Considering that the scenario of an individual's buying a new car upfront with cash is an uncommon one, leasing and financing remain the two considerable options when it comes to acquiring a new vehicle. However, many auto consumers are puzzled over which approach may make the most financial sense for them. Indeed, there are a number of financial factors to consider when ruminating over the option to lease or to finance.
First and foremost, there is often a sizable difference in the initial financial investment between the two options. Leasing a car often requires a significantly lower down payment than financing. Sometimes lessees can even drive away with a new car after no money down at all. On the other hand, Liz Opsitinik of U.S. News & World Report points out the much steeper financial expectation when financing a car: "Many lenders require about 10 to 20 percent down when taking out a car loan. On a $30,000 vehicle, that's $3,000 to $6,000." For those with little money to put down on a car, it appears that leasing is the better option.
Of course, in both scenarios, the higher the down payment, the lower the monthly payment one will be responsible for. Yet in general, monthly lease payments are much lower than the monthly loan payment on a car one pays while financing. This is because when you lease a car, payments are based off the difference between a car's starting value and its residual value (described by leading automobile experts at Edmunds.com as "the amount you can buy the car for at the end of the lease, if you decide you want to purchase the car"). Therefore, the monthly payment for leasing a vehicle is based on the value of the car that you "use" during the time that you lease it. Manufacturers will anticipate what the residual value of a car would be at the end of your lease term -- based off of data collected on similar vehicles -- when making up a contract. Again, for those who have little money to put toward a monthly payment, leasing a car seems to be the more sensible option here.
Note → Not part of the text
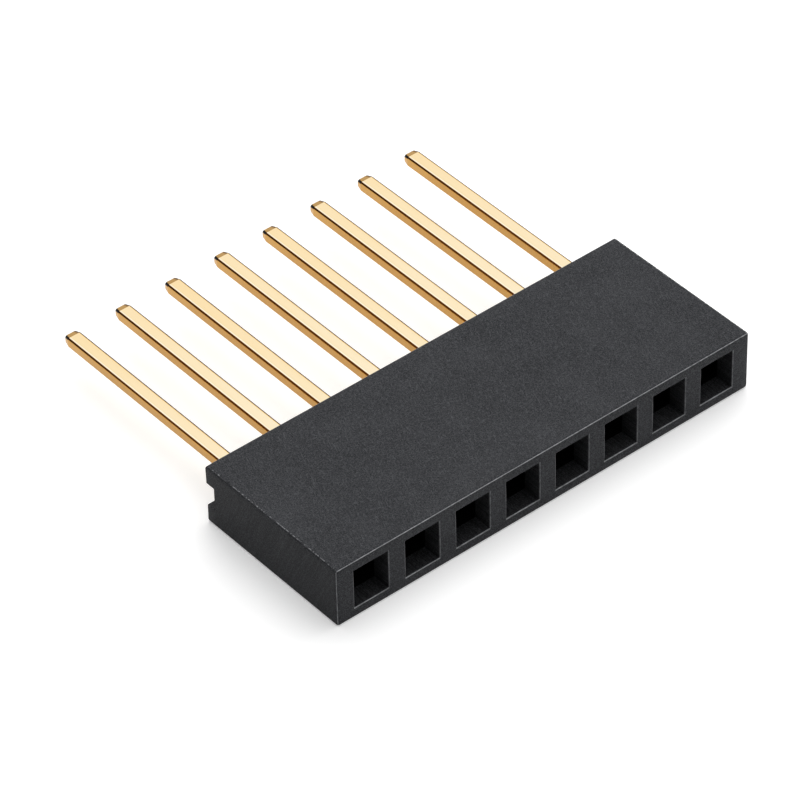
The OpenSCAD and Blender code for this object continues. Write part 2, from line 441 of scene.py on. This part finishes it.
# The ends are sawn from a longer strip: darker, with streaks that lean the way the blade went
facing = add(tree, "ShaderNodeSeparateXYZ", {0: place.outputs["Normal"]}).outputs
lean = add(tree, "ShaderNodeVectorMath", {0: place.outputs["Normal"]}, operation="ABSOLUTE")
lean = add(tree, "ShaderNodeSeparateXYZ", {0: lean}).outputs
sawn = add(tree, "ShaderNodeMapRange", {"Value": lean["X"], "From Min": 0.9, "From Max": 0.98})
streaks = stretched(tree, here, (0, math.radians(90) - STREAK_LEAN, math.radians(90)), STREAK_L,
                    STREAK_W)
streaks = add(tree, "ShaderNodeMapRange", {"Value": streaks, "From Min": 0.3, "From Max": 0.7,
                                           "To Min": 0.45, "To Max": 0.2})
streaks = add(tree, "ShaderNodeMath", {0: streaks, 1: sawn}, operation="MULTIPLY")
body = add(tree, "ShaderNodeMix", {"Factor": streaks, "A": body, "B": linear(PLASTIC_DEEP_AND_SHADE)},
           data_type="RGBA")

# The windows' own edges are small, and get a painted highlight right across, least on their right
at = add(tree, "ShaderNodeSeparateXYZ", {0: here}).outputs
in_row = 1
for axis, reach, middle in (("X", row_end, 0), ("Z", CHAMBER_H / 2 + FIT_GAP, MIDDLE_Z)):
    inside = add(tree, "ShaderNodeMath", {0: at[axis], 1: middle, 2: reach}, operation="COMPARE")
    in_row = add(tree, "ShaderNodeMath", {0: inside, 1: in_row}, operation="MULTIPLY")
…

The lower payments of a lease may appeal to most automobile consumers; however, there is one potential problem that can arise from this process. That is, some manufacturers will inflate the residual value in order to offer a lower monthly payment (making a lease much more enticing), also called a subvented lease. This means that if you decide to purchase the vehicle after the lease term ends, it's very likely that you will end up paying more than you could for a similarly used vehicle that could be purchased on the market, since you pay the amount of the residual value that was agreed upon in the contract, which was inflated and will be more than it should be. If you believe that, you may wish to purchase the car at the end of the lease. Edmunds.com recommends anticipating this as a potential problem and to consider and investigate residual values before signing a lease contract. Unfortunately, there are still unpredictable factors that can affect the residual value of a car at the end of a lease term, such as a recession, which cannot be prevented.
One of the greatest advantages of financing a car over leasing one is that each monthly payment made builds equity while financing. Of course, this is simply because those who choose to finance a car will keep the car at the end of the term, whereas lessees must return it to the dealership. Therefore, for those who know -- or even have an inkling -- that they would like to keep their car, financing may be the better option because purchasing after leasing runs the financial risk of the residual value's being higher than the actual value of a car by the time the lease is up.
There are also mileage restrictions and potential impending charges per mile over the limit that lessees must be aware of. This could be a problem, depending on the lifestyle of the lessee and how many miles he or she anticipates driving.
The consensus among experts in the finance industry seems to be that the best overall decision between leasing and financing is based substantially on lifestyle preferences and situations. For those who do not have as much money to invest in a car upfront or for monthly payments, leasing may be the better option. However, those who find it worthwhile to front the higher down payment and monthly payments end up with a car that is theirs to keep and avoid the financial risks that come with mileage restrictions and a potential inflated residual value. This makes the choice between leasing and financing a very personal one indeed.